If you’re worried about overpaying for your home insurance coverage, here’s what you can do to save money:

  • Evaluate your needs: To get the home insurance coverage that meets your needs, you first need to know what those needs are. For instance, how much liability coverage do you need? Is it $1 million? Or $2 million? If you have a big family more liability coverage might be better – but the decision is ultimately up to you. Furthermore, if you own expensive items such as jewelry or artwork, you might want to get them covered through an endorsement.
  • Seek help: Given that home insurance can be complex, and each person’s needs are unique, there is no shame in turning to industry experts for help.

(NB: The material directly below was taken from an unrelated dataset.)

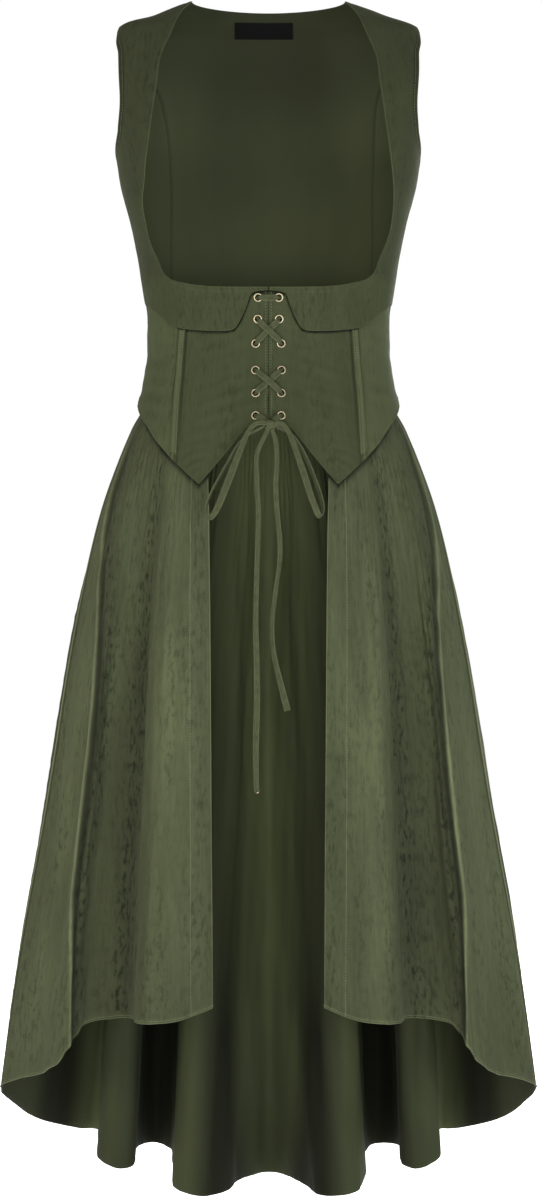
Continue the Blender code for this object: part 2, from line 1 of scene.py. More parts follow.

Start by checking out RATESDOTCA’s home insurance guides to answer some of your more basic questions. For information that’s more specific to you and your property, get in touch with an actual person – either an insurance agent or an insurance broker, such as the ones at Scoop.
  • Consider your deductible: Depending on how much you want to pay for your premium, you may want to decide how high or low your home insurance deductible should be. The higher the deductible, the less you have to pay in premiums. The trade-off is that you have to pay more when filing a claim.
  • Assess your property: Take a long hard look at your property to determine whether it needs any work. If it has structural issues, such as an old roof or outdated plumbing or electrical system, you might want to update those to avoid paying exuberant premiums for your home insurance.
  • Don’t forget about your car insurance: If you have auto insurance or other kinds of insurance, consider bundling them with your home insurance under the same provider. This can provide significant savings on your premiums.
  • Check your security: Does your home have security measures in place, like burglar alarms, to protect your home from potential thefts and break-ins? If not, consider putting them in, as they can lower your premiums.
  • Compare quotes from multiple insurance: Don’t just look at one insurance agency – look at several of them. As many as possible. You can do so by contacting a broker, or you can do so right now by using RATESDOTCA’s Alberta home insurance calculator, which will provide you with free quotes from over 50 providers.

Frequently asked questions about home insurance in Alberta

Got more questions about the Alberta home insurance calculator? We got answers.

What’s the average home insurance in Alberta?

According to the 2022 RATESDOTCA Home Insuramap data, the average annual home insurance premium in Alberta is $2,339. It’s a great deal higher than Ontario’s annual premium of $1,487.

Home insurance rates have seen some increases in Alberta over the last few years. Climate change remains one of the biggest driving factors behind this, as it has led to a higher number of natural disasters, such as floods, tornadoes and wildfires. Crime rates have gone up as well in certain parts of the province, such as Calgary and Edmonton, which is bound to have an impact on premiums (and not in a good way).

How can I find the cheapest home insurance in Alberta?

To find the cheapest home insurance in Alberta, you’d have to consult either with an insurance broker or use a quote comparison website such as RATESDOTCA, where you can pull quotes from over 50 insurance providers. To use it, just enter a few details about yourself and your property into RATESDOTCA’s home insurance calculator, and you should start seeing results immediately.

What is an insurance deductible?

A home insurance deductible is the amount you’re willing to pay out of pocket when filing a claim. This lets you share the risk of insuring your home with your insurance provider. For instance, if you file a claim for $5,000, and your deductible is $1,000, then your insurer will cover you for $4,000. The rest will come out of your pocket. In other words, the higher the deductible, the more you have to pay for your claim upfront. The trade-off is that your premiums will be lower.

The value you set for your deductible will depend heavily on how much risk you’re willing to take on versus how much you’re willing to pay in premiums. Since insurance premiums are based on your specific circumstances, you should consult with your insurance agent or broker to determine what deductible is right for you.